AIM OF THE TASK.
Set down all of the data exactly as it appears.

COLLECTED DATA.
*-*-*

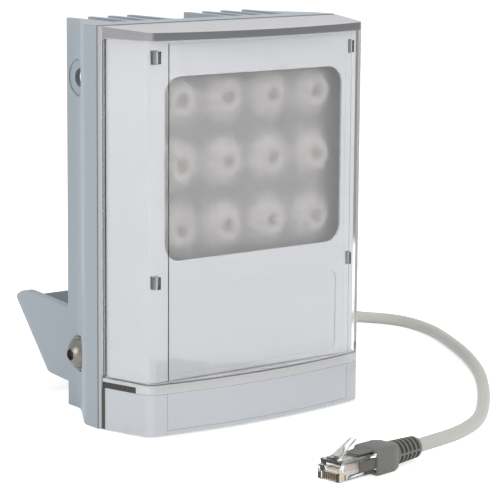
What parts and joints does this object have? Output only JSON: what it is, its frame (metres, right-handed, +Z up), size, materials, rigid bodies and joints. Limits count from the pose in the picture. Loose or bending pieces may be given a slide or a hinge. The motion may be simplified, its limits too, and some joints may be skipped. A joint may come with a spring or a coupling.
{
  "type": "white light illuminator",
  "caption": "White light illuminator for outdoor cameras: finned cast body, clear bowed cover over a lens array, tilting U bracket and a network cable.",
  "frame": {"origin": "middle of the lamp's width, on the plane of the flat foot and of the cast body's front face", "axes": "+Z up, -Y the way the light shines, +X to the right for someone who looks at the front"},
  "size_m": [0.2642, 0.2635, 0.18],
  "materials": {
    "coat": "satin",
    "bracket_coat": "satin",
    "clear_cover": "gloss",
    "cap_tint": "gloss",
    "white_frame": "satin",
    "frosted_pane": "matte",
    "black_seal": "matte",
    "brass_insert": "satin",
    "steel": "satin",
    "thermal_sheet": "matte",
    "white_board": "satin",
    "green_board": "satin",
    "emitter": "gloss",
    "holder": "matte",
    "lens": "gloss",
    "ferrite": "matte",
    "winding": "satin",
    "capacitor": "gloss",
    "terminal": "satin",
    "chip": "satin",
    "gland_grey": "satin",
    "cord_grey": "satin",
    "boot_grey": "satin",
    "clear_plug": "gloss",
    "contact_gold": "gloss",
    "wire_tan": "satin"
  },
  "bodies": {
    "housing": {"heatsink_body": "coat", "front_cover": "clear_cover", "foot_cap": "cap_tint", "cap_inserts": "brass_insert", "cap_screws": "steel", "side_seals": "black_seal", "inner_frame": "white_frame", "front_plate": "white_frame", "diffuser_pane": "frosted_pane", "cover_seal": "black_seal", "clamp_screws": "steel", "thermal_pad": "thermal_sheet", "led_board": "white_board", "board_screws": "steel", "led_emitters": "emitter", "lens_holders": "holder", "led_lenses": "lens", "driver_board": "green_board", "driver_pillars": "steel", "driver_screws": "steel", "transformer_core": "ferrite", "transformer_winding": "winding", "capacitors": "capacitor", "terminal_block": "terminal", "driver_chips": "chip", "gland_body": "gland_grey", "gland_nut": "gland_grey", "gland_seal": "black_seal", "network_cable": "cord_grey", "plug_boot": "boot_grey", "network_plug": "clear_plug", "plug_contacts": "contact_gold", "plug_wires": "wire_tan"},
    "yoke": {"u_bracket": "bracket_coat", "pivot_bolts": "steel", "pivot_washers": "steel", "pivot_nuts": "steel"}
  },
  "joints": [
    {"name": "bracket_tilt", "type": "hinge", "parent": "housing", "child": "yoke", "pos_m": [0, 0.0365, 0.026], "axis": [1, 0, 0], "range_deg": [-90, 60]}
  ]
}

*-*-*

SOLUTION TO THIS PROBLEM.
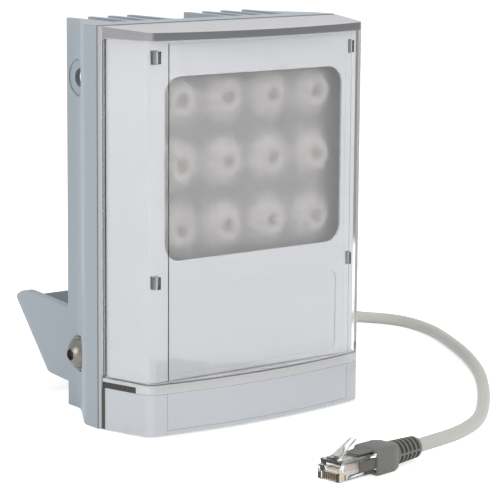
What parts and joints does this object have? Output only JSON: what it is, its frame (metres, right-handed, +Z up), size, materials, rigid bodies and joints. Limits count from the pose in the picture. Loose or bending pieces may be given a slide or a hinge. The motion may be simplified, its limits too, and some joints may be skipped. A joint may come with a spring or a coupling.
{
  "type": "white light illuminator",
  "caption": "White light illuminator for outdoor cameras: finned cast body, clear bowed cover over a lens array, tilting U bracket and a network cable.",
  "frame": {"origin": "middle of the lamp's width, on the plane of the flat foot and of the cast body's front face", "axes": "+Z up, -Y the way the light shines, +X to the right for someone who looks at the front"},
  "size_m": [0.2642, 0.2635, 0.18],
  "materials": {
    "coat": "satin",
    "bracket_coat": "satin",
    "clear_cover": "gloss",
    "cap_tint": "gloss",
    "white_frame": "satin",
    "frosted_pane": "matte",
    "black_seal": "matte",
    "brass_insert": "satin",
    "steel": "satin",
    "thermal_sheet": "matte",
    "white_board": "satin",
    "green_board": "satin",
    "emitter": "gloss",
    "holder": "matte",
    "lens": "gloss",
    "ferrite": "matte",
    "winding": "satin",
    "capacitor": "gloss",
    "terminal": "satin",
    "chip": "satin",
    "gland_grey": "satin",
    "cord_grey": "satin",
    "boot_grey": "satin",
    "clear_plug": "gloss",
    "contact_gold": "gloss",
    "wire_tan": "satin"
  },
  "bodies": {
    "housing": {"heatsink_body": "coat", "front_cover": "clear_cover", "foot_cap": "cap_tint", "cap_inserts": "brass_insert", "cap_screws": "steel", "side_seals": "black_seal", "inner_frame": "white_frame", "front_plate": "white_frame", "diffuser_pane": "frosted_pane", "cover_seal": "black_seal", "clamp_screws": "steel", "thermal_pad": "thermal_sheet", "led_board": "white_board", "board_screws": "steel", "led_emitters": "emitter", "lens_holders": "holder", "led_lenses": "lens", "driver_board": "green_board", "driver_pillars": "steel", "driver_screws": "steel", "transformer_core": "ferrite", "transformer_winding": "winding", "capacitors": "capacitor", "terminal_block": "terminal", "driver_chips": "chip", "gland_body": "gland_grey", "gland_nut": "gland_grey", "gland_seal": "black_seal", "network_cable": "cord_grey", "plug_boot": "boot_grey", "network_plug": "clear_plug", "plug_contacts": "contact_gold", "plug_wires": "wire_tan"},
    "yoke": {"u_bracket": "bracket_coat", "pivot_bolts": "steel", "pivot_washers": "steel", "pivot_nuts": "steel"}
  },
  "joints": [
    {"name": "bracket_tilt", "type": "hinge", "parent": "housing", "child": "yoke", "pos_m": [0, 0.0365, 0.026], "axis": [1, 0, 0], "range_deg": [-90, 60]}
  ]
}